Design Retrospective case record analysis (1996-2000).
Animals Eighty-four healthy (ASA 1 or 2) horses, mean age 5.5 +/- 3.1 (SD) years (2 months to 16 years), mean weight 524 +/- 14 kg (100-950).
Methods Physiological data and evidence of complications were collected from the anaesthetic records of all animals anaesthetized with romifidine, ketamine. diazepam and halothane and undergoing laryngeal surgery or orchiectomy at the Royal (Dick) School of Veterinary Studies. Cases were divided into those receiving (group M+; n = 18) and those not receiving morphine (M-; n = 29), and the data compared. Values for heart and respiratory rate and mean arterial pressure were compared at 15-minute intervals between 30 and 120 minutes after induction using ANOXIA for repeated measures. The incidence of intraoperative problems was compared using Fisher's exact test. Recovery scores were compared using Student's unpaired t-test. The records of a further 37 horses undergoing umbilical herniorrhaphy (n = 5), arthroscopy (n = 29) or tarsal arthrodesis (n = 3) were also studied but not analysed statistically due to disparate treatment distribution.

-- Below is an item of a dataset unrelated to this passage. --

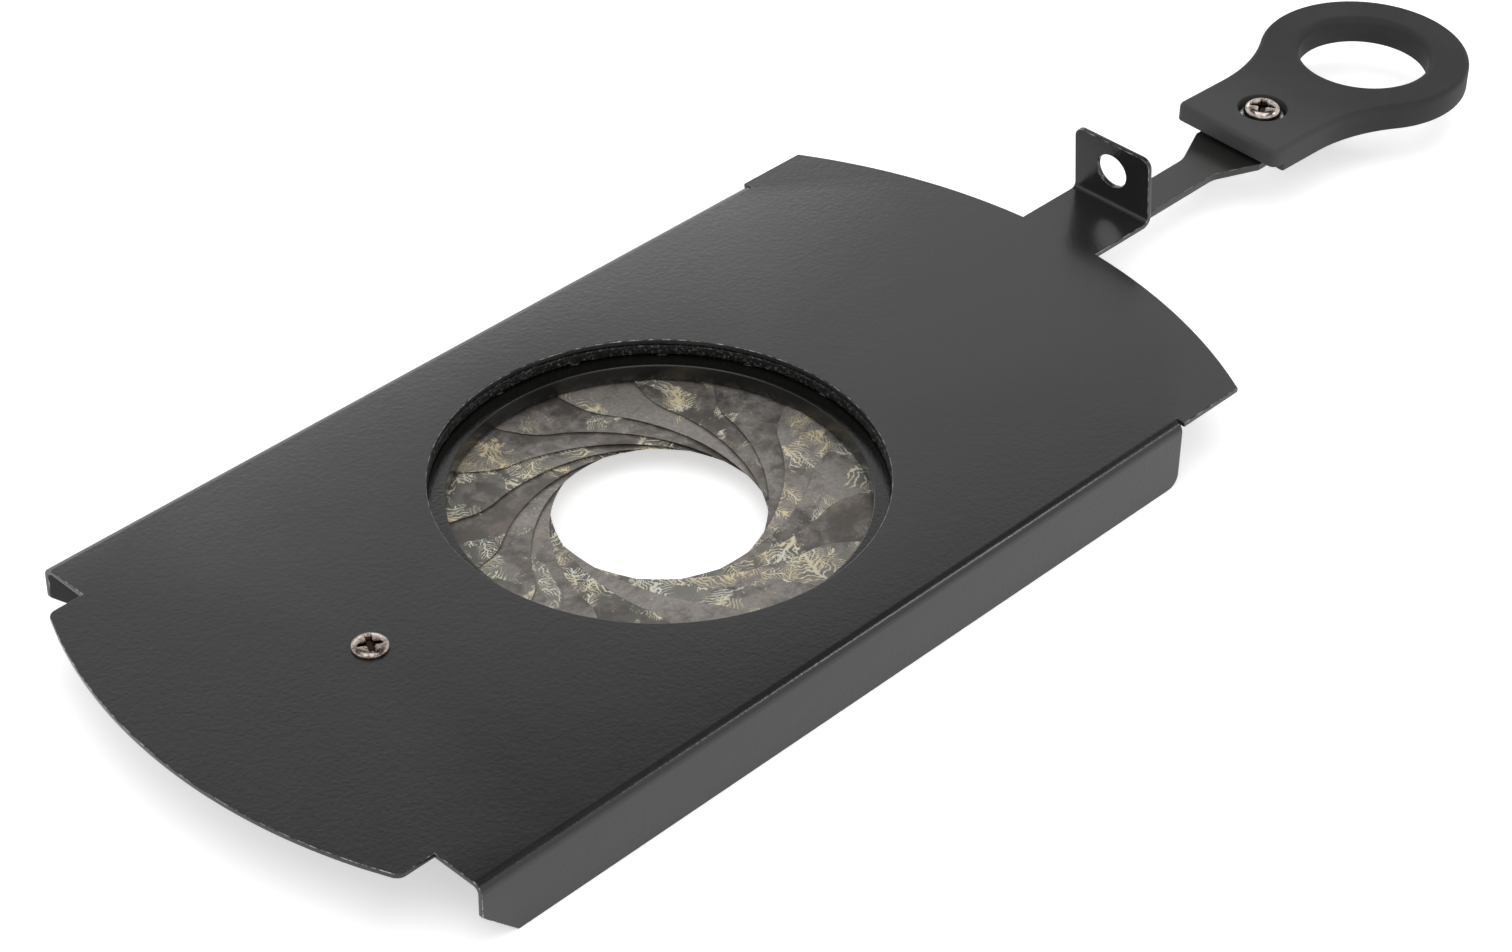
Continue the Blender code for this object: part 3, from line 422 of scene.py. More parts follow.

Results There were no significant differences between the M+ and M- groups. The incidence of post-operative complications such as box-walking and colic were similar in each group.
Conclusions Morphine doses of 100-170 mug kg(-1) do not increase the risk of problems when used to provide perioperative analgesia in horses anaesthetized with romifidine, ketamine. diazepam and halothane.
Clinical relevance Morphine provides an acceptable and relatively inexpensive way to provide perioperative analgesia in horses.